Philadelphiains Pat and Harry Olivieri are often credited with inventing the sandwich by serving chopped steak on hoagie rolls in the early 1900s. They began by selling this variation of steak sandwiches at their hot dog stand near south Philadelphia’s Italian Market. They became so popular that Pat opened his own restaurant which still operates today as Pat’s King of Steaks; it’s right across the street from Joey Vento’s place, “Geno’s Steaks.”
Ironically, the cheesesteak was originally prepared without cheese; zealots tell you this because they feel better telling you the truth, no matter how painful that might be. Yikes! A cheesesteak without cheese. Jeeeeze……

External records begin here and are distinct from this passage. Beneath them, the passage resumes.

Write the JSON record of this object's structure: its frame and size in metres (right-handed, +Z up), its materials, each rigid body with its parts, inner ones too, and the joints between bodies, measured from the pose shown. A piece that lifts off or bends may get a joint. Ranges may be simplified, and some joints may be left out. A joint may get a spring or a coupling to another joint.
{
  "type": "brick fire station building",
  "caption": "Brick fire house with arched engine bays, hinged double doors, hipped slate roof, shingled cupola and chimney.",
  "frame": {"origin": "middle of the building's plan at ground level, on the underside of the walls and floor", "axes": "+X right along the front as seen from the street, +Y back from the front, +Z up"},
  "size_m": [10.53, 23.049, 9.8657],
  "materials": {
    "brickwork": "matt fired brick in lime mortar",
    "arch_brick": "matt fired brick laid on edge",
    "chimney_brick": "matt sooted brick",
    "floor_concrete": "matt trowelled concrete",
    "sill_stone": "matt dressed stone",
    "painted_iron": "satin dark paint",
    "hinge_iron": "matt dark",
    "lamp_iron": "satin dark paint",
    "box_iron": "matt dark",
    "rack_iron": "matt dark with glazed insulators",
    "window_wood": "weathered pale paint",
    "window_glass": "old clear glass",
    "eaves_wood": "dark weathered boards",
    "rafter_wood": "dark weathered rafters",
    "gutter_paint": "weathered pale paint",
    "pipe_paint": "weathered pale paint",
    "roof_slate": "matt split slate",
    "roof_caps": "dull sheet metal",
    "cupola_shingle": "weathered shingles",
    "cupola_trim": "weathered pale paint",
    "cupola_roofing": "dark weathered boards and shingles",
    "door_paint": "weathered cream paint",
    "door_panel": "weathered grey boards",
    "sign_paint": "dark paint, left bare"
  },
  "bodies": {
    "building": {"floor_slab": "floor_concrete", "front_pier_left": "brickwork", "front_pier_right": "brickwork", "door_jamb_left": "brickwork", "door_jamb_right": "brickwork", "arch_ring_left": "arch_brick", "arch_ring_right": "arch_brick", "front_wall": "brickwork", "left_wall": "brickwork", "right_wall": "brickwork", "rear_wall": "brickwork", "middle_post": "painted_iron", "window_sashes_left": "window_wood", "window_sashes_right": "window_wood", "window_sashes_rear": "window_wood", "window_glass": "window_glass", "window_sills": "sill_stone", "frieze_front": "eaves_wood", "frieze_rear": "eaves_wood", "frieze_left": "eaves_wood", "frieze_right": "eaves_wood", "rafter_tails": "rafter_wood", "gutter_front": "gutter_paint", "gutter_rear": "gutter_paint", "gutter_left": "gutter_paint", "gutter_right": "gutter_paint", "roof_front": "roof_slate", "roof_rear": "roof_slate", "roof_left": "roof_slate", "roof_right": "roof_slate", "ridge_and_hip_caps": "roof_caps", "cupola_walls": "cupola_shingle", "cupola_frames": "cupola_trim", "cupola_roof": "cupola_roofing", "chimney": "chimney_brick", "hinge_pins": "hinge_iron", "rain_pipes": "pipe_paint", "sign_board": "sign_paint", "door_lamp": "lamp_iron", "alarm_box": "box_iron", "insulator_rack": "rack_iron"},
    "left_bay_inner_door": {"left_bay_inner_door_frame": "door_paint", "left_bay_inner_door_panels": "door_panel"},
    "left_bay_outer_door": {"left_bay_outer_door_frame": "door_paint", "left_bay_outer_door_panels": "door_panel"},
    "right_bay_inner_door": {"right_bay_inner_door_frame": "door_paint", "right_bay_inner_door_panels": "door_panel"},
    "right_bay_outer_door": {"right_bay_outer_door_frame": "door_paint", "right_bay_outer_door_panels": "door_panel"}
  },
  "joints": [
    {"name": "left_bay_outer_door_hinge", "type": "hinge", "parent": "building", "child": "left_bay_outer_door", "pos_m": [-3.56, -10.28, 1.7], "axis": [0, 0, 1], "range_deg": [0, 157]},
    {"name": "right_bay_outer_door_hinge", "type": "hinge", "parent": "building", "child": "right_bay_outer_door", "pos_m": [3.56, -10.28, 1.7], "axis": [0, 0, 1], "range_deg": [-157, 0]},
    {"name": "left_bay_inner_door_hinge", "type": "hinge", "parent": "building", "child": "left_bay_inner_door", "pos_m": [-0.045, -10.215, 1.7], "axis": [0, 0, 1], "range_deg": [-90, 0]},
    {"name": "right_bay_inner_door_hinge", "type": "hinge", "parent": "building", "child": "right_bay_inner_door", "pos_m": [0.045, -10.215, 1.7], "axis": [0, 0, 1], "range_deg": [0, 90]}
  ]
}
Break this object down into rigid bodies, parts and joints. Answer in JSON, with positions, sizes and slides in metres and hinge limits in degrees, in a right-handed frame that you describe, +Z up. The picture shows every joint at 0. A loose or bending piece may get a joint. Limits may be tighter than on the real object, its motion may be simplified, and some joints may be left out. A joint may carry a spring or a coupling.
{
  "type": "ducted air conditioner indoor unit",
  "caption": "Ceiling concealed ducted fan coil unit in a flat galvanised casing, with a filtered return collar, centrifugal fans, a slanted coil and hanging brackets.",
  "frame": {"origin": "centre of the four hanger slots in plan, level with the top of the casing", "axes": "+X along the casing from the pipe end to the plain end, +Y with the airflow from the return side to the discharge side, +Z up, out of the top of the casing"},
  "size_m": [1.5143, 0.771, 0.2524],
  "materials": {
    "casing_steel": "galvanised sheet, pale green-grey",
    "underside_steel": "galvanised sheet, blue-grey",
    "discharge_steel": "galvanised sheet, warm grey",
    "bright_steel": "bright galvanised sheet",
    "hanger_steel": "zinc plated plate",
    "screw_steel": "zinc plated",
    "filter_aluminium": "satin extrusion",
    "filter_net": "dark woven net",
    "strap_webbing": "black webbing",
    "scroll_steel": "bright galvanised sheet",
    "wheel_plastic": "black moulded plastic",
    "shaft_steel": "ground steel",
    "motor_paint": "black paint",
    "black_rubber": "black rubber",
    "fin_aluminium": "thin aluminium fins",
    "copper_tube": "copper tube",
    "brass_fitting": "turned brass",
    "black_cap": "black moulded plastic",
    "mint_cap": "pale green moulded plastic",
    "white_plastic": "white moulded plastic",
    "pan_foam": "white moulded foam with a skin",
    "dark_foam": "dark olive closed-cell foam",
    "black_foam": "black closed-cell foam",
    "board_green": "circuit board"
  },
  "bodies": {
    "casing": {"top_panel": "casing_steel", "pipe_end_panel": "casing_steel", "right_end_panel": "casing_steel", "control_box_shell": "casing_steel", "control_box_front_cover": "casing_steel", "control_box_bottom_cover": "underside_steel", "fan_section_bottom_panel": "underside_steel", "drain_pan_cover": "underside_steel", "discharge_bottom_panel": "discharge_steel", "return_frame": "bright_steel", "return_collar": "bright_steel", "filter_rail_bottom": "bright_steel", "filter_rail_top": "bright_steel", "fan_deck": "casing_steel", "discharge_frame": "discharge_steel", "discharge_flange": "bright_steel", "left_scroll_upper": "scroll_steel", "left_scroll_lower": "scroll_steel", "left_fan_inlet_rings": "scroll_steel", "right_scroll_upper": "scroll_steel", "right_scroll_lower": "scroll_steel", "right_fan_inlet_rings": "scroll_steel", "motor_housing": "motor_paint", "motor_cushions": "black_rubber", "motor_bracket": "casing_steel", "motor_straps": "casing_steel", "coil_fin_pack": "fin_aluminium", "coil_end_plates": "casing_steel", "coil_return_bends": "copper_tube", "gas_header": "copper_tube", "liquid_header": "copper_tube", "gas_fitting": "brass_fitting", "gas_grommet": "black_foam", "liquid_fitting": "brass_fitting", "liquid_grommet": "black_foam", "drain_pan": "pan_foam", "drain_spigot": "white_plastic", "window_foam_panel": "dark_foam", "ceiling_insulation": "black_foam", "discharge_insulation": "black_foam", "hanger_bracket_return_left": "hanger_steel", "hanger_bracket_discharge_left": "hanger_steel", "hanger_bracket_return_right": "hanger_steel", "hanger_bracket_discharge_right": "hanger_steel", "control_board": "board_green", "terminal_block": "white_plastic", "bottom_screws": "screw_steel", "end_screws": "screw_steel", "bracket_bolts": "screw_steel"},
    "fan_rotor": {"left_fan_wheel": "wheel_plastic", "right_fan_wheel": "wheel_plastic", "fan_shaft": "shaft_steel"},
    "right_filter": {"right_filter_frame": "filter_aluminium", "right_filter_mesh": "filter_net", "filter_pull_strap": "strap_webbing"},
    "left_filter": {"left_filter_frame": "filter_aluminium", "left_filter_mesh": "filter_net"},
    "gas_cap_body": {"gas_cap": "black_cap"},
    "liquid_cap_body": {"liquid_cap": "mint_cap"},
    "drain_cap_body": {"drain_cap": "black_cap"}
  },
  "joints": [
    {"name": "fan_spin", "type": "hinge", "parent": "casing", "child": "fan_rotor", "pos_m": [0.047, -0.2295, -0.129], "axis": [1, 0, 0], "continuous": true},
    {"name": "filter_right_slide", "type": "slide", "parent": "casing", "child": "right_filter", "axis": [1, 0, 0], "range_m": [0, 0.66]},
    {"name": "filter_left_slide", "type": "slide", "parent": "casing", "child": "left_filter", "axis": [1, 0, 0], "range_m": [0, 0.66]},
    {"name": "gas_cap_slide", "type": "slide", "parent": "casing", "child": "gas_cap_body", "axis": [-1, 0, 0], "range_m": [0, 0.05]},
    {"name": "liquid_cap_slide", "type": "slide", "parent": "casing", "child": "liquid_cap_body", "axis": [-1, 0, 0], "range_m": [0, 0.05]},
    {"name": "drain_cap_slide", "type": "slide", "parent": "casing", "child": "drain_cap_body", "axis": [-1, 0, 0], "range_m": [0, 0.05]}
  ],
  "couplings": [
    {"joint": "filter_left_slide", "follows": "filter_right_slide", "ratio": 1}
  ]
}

But Pat Olivieri says provolone cheese was first added by Joe “Cocky Joe” Lorenza, a manager at the Ridge Avenue location. As you may imagine from his sobriquet, Cocky Joe wasn’t inclined to keep his invention to himself… For one thing, he asked for — and got — a nice raise for coming up with this crucial improvement. The whole cheesesteak industry and every satisfied cheesesteak muncher that ever existed thank him, too, not least because provolone is a universal favorite and a cheesesteak without cheese is just too awful to contemplate.
Joey V ento arrives on the scene.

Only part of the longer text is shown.